Source data ->
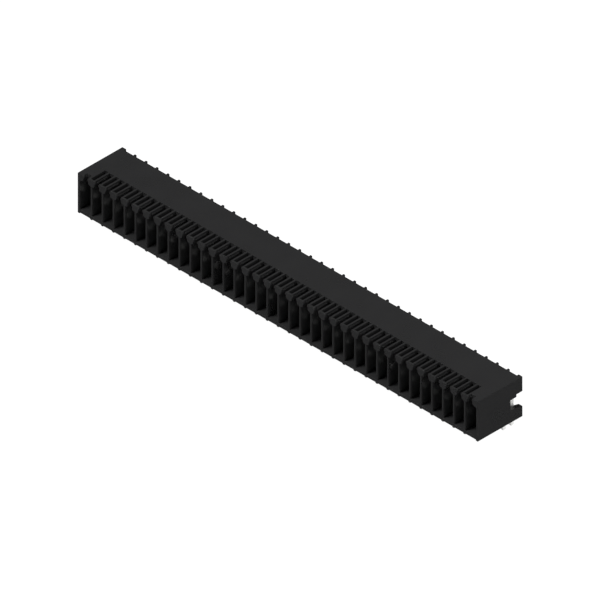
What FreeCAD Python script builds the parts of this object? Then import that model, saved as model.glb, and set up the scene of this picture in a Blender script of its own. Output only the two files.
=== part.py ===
import FreeCAD, Part
import Sketcher
import os

# Right angle board connector: one moulded housing with a row of open chambers,
# and in each chamber one stamped contact whose two solder tails go down through
# the board. Millimetres. X runs along the row, Y from the mating face to the
# rear and Z up. Z = 0 is the board surface. The origin is at mid-length, half
# way between the two rows of solder tails.

doc = FreeCAD.newDocument("board_connector")

# Driving dimensions
SIZES = [
    # the row of columns
    ("column_count", 36),
    ("column_pitch", 3.5),
    ("end_margin", 0.77),         # outer face to the line of the first partition
    # overall depth and height
    ("cover_depth", 13.67),       # mating face to the rear edge of the top
    ("rib_reach", 0.58),          # rear ribs and end walls behind that edge
    ("total_height", 10.89),
    ("foot_height", 0.26),
    ("foot_width", 0.86),
    ("foot_bevel", 0.2),
    # walls of the moulding
    ("floor_thickness", 0.74),
    ("cover_thickness", 1.0),
    ("partition_thickness", 0.5),
    ("partition_lead", 0.12),     # lead-in bevel on the front edge of a partition
    ("end_wall_front", 0.6),
    ("end_wall_rear", 1.2),
    ("chamber_depth", 9.0),
    ("rib_thickness", 0.5),
    # keying head on top of each partition
    ("slot_depth", 5.0),
    ("end_slot_depth", 1.35),
    ("head_width", 2.0),
    ("head_root_width", 1.86),
    ("head_root_height", 0.5),
    ("head_taper", 0.36),          # height of the slope between the head and its partition
    ("nose_width", 2.32),
    ("nose_height", 0.75),        # underside of the nose below the top face
    ("nose_length", 0.45),
    ("nose_shoulder", 0.3),
    ("groove_end", 0.85),
    ("ledge_end", 4.05),
    ("ledge_top", 0.35),
    ("ledge_slope", 0.25),
    ("ledge_width", 2.4),
    ("ledge_height", 0.83),       # underside of the ledge below the top face
    ("pocket_width", 1.03),
    ("pocket_front", 0.46),
    ("pocket_depth", 1.2),
    # stepped window in the rear edge of each end wall
    ("window_bottom", 2.78),      # at the rear edge
    ("window_sill", 3.25),        # in front of the step
    ("window_low_top", 6.2),
    ("window_high_top", 6.9),
    ("window_front", 10.45),
    ("window_step", 12.35),
    # stamped contact
    ("contact_thickness", 0.8),
    ("pin_height", 0.8),
    ("pin_centre", 4.6),
    ("pin_recess", 2.2),
    ("tip_length", 0.6),
    ("tip_size", 0.35),
    ("shoulder_rise", 0.9),       # plate that carries both tails, above the pin
    ("shoulder_drop", 2.0),       # and below the pin
    ("tail_width", 0.8),
    ("tail_length", 3.2),
    ("tail_tip", 0.3),
    ("front_row_setback", 10.6),  # mating face to the front row of tails
    ("row_spacing", 2.54),
]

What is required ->
Copy down every line of the material above that includes the string "FreeCAD".

Written solution ->
What FreeCAD Python script builds the parts of this object? Then import that model, saved as model.glb, and set up the scene of this picture in a Blender script of its own. Output only the two files.
import FreeCAD, Part
doc = FreeCAD.newDocument("board_connector")